## GIVEN DATA

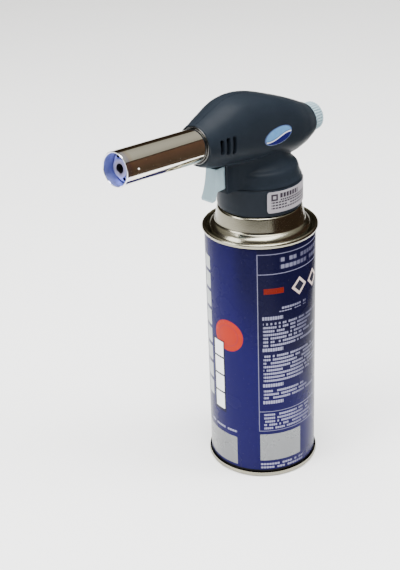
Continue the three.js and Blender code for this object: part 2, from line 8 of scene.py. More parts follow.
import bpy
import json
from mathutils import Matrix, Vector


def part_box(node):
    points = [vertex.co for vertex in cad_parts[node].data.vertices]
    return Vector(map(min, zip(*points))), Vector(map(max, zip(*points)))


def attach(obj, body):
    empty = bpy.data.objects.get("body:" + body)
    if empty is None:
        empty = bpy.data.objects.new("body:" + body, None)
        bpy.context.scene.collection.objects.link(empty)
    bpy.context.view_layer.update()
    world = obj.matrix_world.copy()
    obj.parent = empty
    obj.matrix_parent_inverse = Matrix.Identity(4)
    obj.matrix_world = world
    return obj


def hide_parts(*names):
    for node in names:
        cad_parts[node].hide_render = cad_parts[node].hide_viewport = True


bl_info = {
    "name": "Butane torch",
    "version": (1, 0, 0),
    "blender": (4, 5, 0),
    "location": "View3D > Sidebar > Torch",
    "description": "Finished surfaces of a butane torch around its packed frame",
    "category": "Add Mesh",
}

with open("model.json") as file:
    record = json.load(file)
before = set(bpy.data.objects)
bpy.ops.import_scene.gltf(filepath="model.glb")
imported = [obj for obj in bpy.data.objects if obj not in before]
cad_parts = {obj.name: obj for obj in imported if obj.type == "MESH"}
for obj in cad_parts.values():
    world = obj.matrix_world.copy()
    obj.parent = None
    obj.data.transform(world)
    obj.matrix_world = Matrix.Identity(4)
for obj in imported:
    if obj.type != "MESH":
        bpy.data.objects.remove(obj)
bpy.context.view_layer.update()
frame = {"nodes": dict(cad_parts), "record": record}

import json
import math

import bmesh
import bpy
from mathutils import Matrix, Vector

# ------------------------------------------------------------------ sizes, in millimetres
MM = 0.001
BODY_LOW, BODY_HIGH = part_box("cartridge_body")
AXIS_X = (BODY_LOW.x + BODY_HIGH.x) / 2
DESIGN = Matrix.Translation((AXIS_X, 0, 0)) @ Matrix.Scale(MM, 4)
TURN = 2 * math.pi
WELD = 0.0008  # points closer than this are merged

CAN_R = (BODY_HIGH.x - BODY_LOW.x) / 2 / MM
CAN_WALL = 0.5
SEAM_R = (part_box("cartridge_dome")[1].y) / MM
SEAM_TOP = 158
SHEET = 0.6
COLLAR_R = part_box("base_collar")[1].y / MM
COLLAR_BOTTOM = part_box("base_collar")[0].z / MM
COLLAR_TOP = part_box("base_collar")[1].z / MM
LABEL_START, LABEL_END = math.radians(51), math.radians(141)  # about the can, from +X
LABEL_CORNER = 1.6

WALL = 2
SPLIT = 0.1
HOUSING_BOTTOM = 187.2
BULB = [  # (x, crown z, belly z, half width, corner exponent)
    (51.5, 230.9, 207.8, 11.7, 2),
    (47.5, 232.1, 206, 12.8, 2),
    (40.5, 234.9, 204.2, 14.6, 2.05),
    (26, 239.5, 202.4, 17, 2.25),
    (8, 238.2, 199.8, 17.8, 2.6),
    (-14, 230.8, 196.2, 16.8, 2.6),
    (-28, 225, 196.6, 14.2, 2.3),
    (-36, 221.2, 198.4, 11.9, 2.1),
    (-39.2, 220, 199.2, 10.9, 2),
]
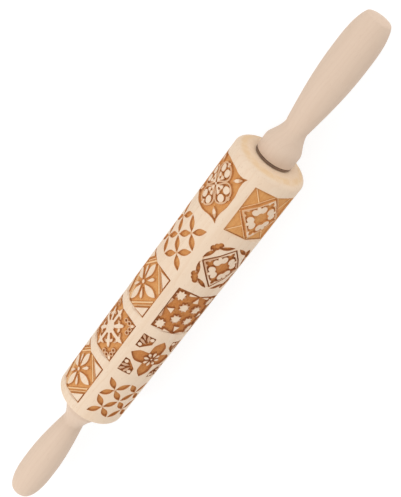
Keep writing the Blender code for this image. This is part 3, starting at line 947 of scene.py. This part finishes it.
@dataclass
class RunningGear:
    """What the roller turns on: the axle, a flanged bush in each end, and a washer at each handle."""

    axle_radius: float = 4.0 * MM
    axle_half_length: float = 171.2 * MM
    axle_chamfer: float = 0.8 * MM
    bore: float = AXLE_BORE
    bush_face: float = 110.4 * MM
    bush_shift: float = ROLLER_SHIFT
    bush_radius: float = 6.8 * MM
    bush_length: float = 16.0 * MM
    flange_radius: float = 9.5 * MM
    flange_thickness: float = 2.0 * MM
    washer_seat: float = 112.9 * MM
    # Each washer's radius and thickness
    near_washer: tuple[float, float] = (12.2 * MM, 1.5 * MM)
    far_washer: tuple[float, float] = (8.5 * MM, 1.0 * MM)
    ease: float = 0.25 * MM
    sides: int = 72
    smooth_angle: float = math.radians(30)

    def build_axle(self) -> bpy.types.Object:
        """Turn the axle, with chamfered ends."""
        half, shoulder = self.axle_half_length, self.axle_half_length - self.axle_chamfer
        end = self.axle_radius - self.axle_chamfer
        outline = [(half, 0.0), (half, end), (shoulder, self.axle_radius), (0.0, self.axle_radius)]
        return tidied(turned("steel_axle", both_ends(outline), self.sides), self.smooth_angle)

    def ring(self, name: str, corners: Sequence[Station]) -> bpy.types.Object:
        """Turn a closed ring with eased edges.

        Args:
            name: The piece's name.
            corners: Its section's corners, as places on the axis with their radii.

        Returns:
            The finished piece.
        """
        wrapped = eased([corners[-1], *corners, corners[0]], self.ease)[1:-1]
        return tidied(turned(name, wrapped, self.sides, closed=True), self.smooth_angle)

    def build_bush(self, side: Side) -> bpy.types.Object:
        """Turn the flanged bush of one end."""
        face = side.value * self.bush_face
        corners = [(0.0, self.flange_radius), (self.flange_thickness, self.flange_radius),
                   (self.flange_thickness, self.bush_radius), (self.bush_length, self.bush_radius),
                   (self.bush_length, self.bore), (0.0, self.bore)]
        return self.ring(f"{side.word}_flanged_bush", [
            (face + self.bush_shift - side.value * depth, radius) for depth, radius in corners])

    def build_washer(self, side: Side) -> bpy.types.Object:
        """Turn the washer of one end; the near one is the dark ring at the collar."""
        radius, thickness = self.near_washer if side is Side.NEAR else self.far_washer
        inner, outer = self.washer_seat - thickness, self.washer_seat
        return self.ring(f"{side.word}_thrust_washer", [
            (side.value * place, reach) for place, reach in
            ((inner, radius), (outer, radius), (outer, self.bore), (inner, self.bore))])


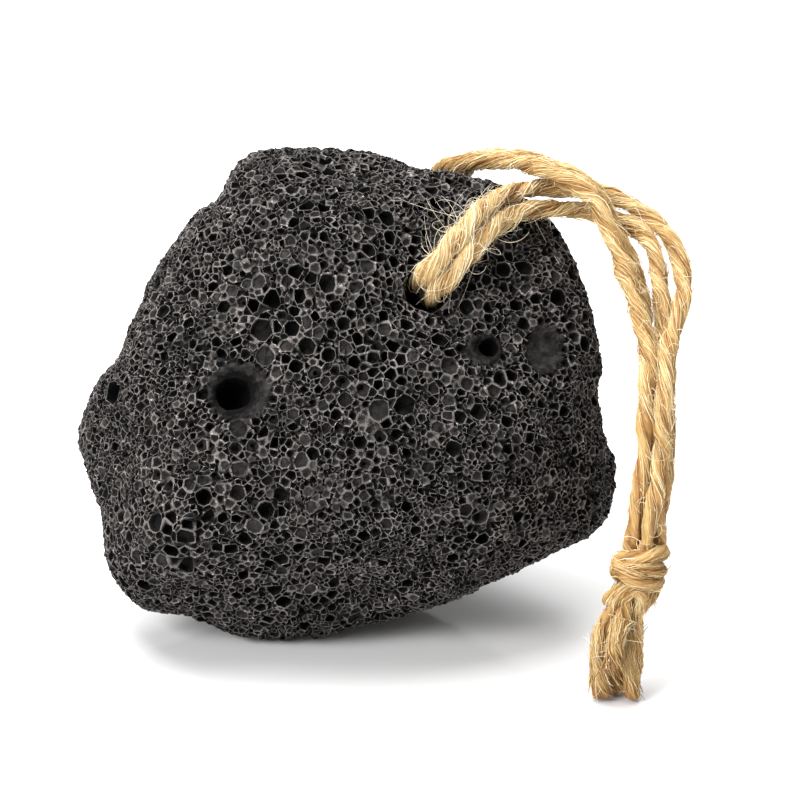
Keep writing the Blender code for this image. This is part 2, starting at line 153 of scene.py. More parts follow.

## SET TASK
Produce an exact copy of all the records.

## IN RESPONSE
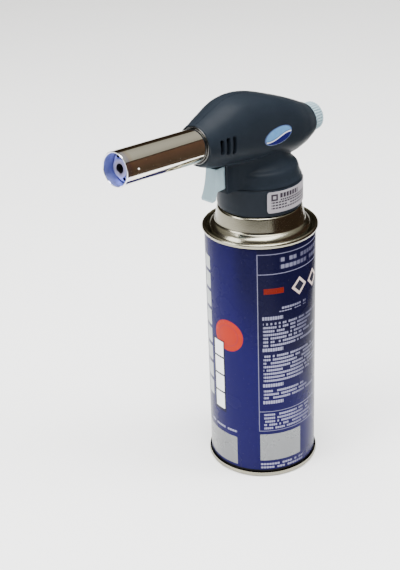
Continue the three.js and Blender code for this object: part 2, from line 8 of scene.py. More parts follow.
import bpy
import json
from mathutils import Matrix, Vector


def part_box(node):
    points = [vertex.co for vertex in cad_parts[node].data.vertices]
    return Vector(map(min, zip(*points))), Vector(map(max, zip(*points)))


def attach(obj, body):
    empty = bpy.data.objects.get("body:" + body)
    if empty is None:
        empty = bpy.data.objects.new("body:" + body, None)
        bpy.context.scene.collection.objects.link(empty)
    bpy.context.view_layer.update()
    world = obj.matrix_world.copy()
    obj.parent = empty
    obj.matrix_parent_inverse = Matrix.Identity(4)
    obj.matrix_world = world
    return obj


def hide_parts(*names):
    for node in names:
        cad_parts[node].hide_render = cad_parts[node].hide_viewport = True


bl_info = {
    "name": "Butane torch",
    "version": (1, 0, 0),
    "blender": (4, 5, 0),
    "location": "View3D > Sidebar > Torch",
    "description": "Finished surfaces of a butane torch around its packed frame",
    "category": "Add Mesh",
}

with open("model.json") as file:
    record = json.load(file)
before = set(bpy.data.objects)
bpy.ops.import_scene.gltf(filepath="model.glb")
imported = [obj for obj in bpy.data.objects if obj not in before]
cad_parts = {obj.name: obj for obj in imported if obj.type == "MESH"}
for obj in cad_parts.values():
    world = obj.matrix_world.copy()
    obj.parent = None
    obj.data.transform(world)
    obj.matrix_world = Matrix.Identity(4)
for obj in imported:
    if obj.type != "MESH":
        bpy.data.objects.remove(obj)
bpy.context.view_layer.update()
frame = {"nodes": dict(cad_parts), "record": record}

import json
import math

import bmesh
import bpy
from mathutils import Matrix, Vector

# ------------------------------------------------------------------ sizes, in millimetres
MM = 0.001
BODY_LOW, BODY_HIGH = part_box("cartridge_body")
AXIS_X = (BODY_LOW.x + BODY_HIGH.x) / 2
DESIGN = Matrix.Translation((AXIS_X, 0, 0)) @ Matrix.Scale(MM, 4)
TURN = 2 * math.pi
WELD = 0.0008  # points closer than this are merged

CAN_R = (BODY_HIGH.x - BODY_LOW.x) / 2 / MM
CAN_WALL = 0.5
SEAM_R = (part_box("cartridge_dome")[1].y) / MM
SEAM_TOP = 158
SHEET = 0.6
COLLAR_R = part_box("base_collar")[1].y / MM
COLLAR_BOTTOM = part_box("base_collar")[0].z / MM
COLLAR_TOP = part_box("base_collar")[1].z / MM
LABEL_START, LABEL_END = math.radians(51), math.radians(141)  # about the can, from +X
LABEL_CORNER = 1.6

WALL = 2
SPLIT = 0.1
HOUSING_BOTTOM = 187.2
BULB = [  # (x, crown z, belly z, half width, corner exponent)
    (51.5, 230.9, 207.8, 11.7, 2),
    (47.5, 232.1, 206, 12.8, 2),
    (40.5, 234.9, 204.2, 14.6, 2.05),
    (26, 239.5, 202.4, 17, 2.25),
    (8, 238.2, 199.8, 17.8, 2.6),
    (-14, 230.8, 196.2, 16.8, 2.6),
    (-28, 225, 196.6, 14.2, 2.3),
    (-36, 221.2, 198.4, 11.9, 2.1),
    (-39.2, 220, 199.2, 10.9, 2),
]
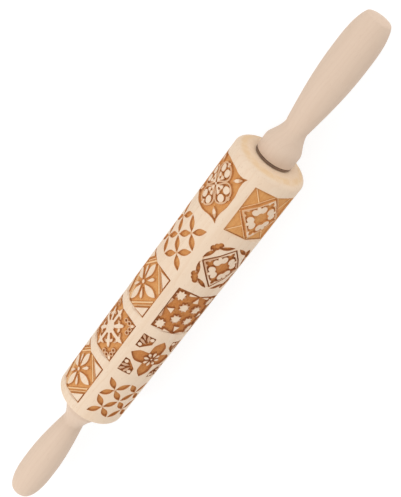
Keep writing the Blender code for this image. This is part 3, starting at line 947 of scene.py. This part finishes it.
@dataclass
class RunningGear:
    """What the roller turns on: the axle, a flanged bush in each end, and a washer at each handle."""

    axle_radius: float = 4.0 * MM
    axle_half_length: float = 171.2 * MM
    axle_chamfer: float = 0.8 * MM
    bore: float = AXLE_BORE
    bush_face: float = 110.4 * MM
    bush_shift: float = ROLLER_SHIFT
    bush_radius: float = 6.8 * MM
    bush_length: float = 16.0 * MM
    flange_radius: float = 9.5 * MM
    flange_thickness: float = 2.0 * MM
    washer_seat: float = 112.9 * MM
    # Each washer's radius and thickness
    near_washer: tuple[float, float] = (12.2 * MM, 1.5 * MM)
    far_washer: tuple[float, float] = (8.5 * MM, 1.0 * MM)
    ease: float = 0.25 * MM
    sides: int = 72
    smooth_angle: float = math.radians(30)

    def build_axle(self) -> bpy.types.Object:
        """Turn the axle, with chamfered ends."""
        half, shoulder = self.axle_half_length, self.axle_half_length - self.axle_chamfer
        end = self.axle_radius - self.axle_chamfer
        outline = [(half, 0.0), (half, end), (shoulder, self.axle_radius), (0.0, self.axle_radius)]
        return tidied(turned("steel_axle", both_ends(outline), self.sides), self.smooth_angle)

    def ring(self, name: str, corners: Sequence[Station]) -> bpy.types.Object:
        """Turn a closed ring with eased edges.

        Args:
            name: The piece's name.
            corners: Its section's corners, as places on the axis with their radii.

        Returns:
            The finished piece.
        """
        wrapped = eased([corners[-1], *corners, corners[0]], self.ease)[1:-1]
        return tidied(turned(name, wrapped, self.sides, closed=True), self.smooth_angle)

    def build_bush(self, side: Side) -> bpy.types.Object:
        """Turn the flanged bush of one end."""
        face = side.value * self.bush_face
        corners = [(0.0, self.flange_radius), (self.flange_thickness, self.flange_radius),
                   (self.flange_thickness, self.bush_radius), (self.bush_length, self.bush_radius),
                   (self.bush_length, self.bore), (0.0, self.bore)]
        return self.ring(f"{side.word}_flanged_bush", [
            (face + self.bush_shift - side.value * depth, radius) for depth, radius in corners])

    def build_washer(self, side: Side) -> bpy.types.Object:
        """Turn the washer of one end; the near one is the dark ring at the collar."""
        radius, thickness = self.near_washer if side is Side.NEAR else self.far_washer
        inner, outer = self.washer_seat - thickness, self.washer_seat
        return self.ring(f"{side.word}_thrust_washer", [
            (side.value * place, reach) for place, reach in
            ((inner, radius), (outer, radius), (outer, self.bore), (inner, self.bore))])


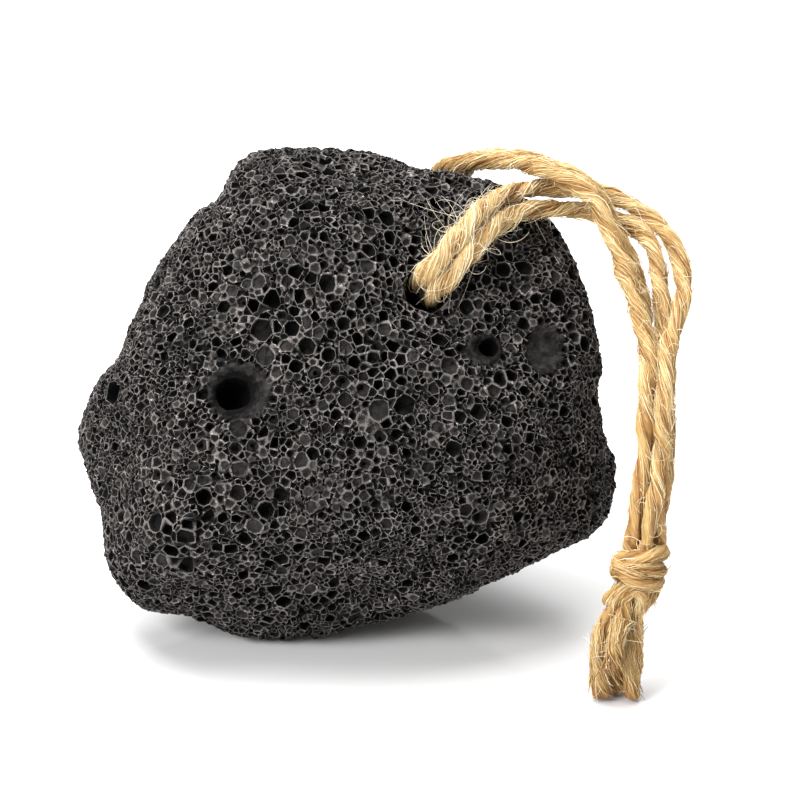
Keep writing the Blender code for this image. This is part 2, starting at line 153 of scene.py. More parts follow.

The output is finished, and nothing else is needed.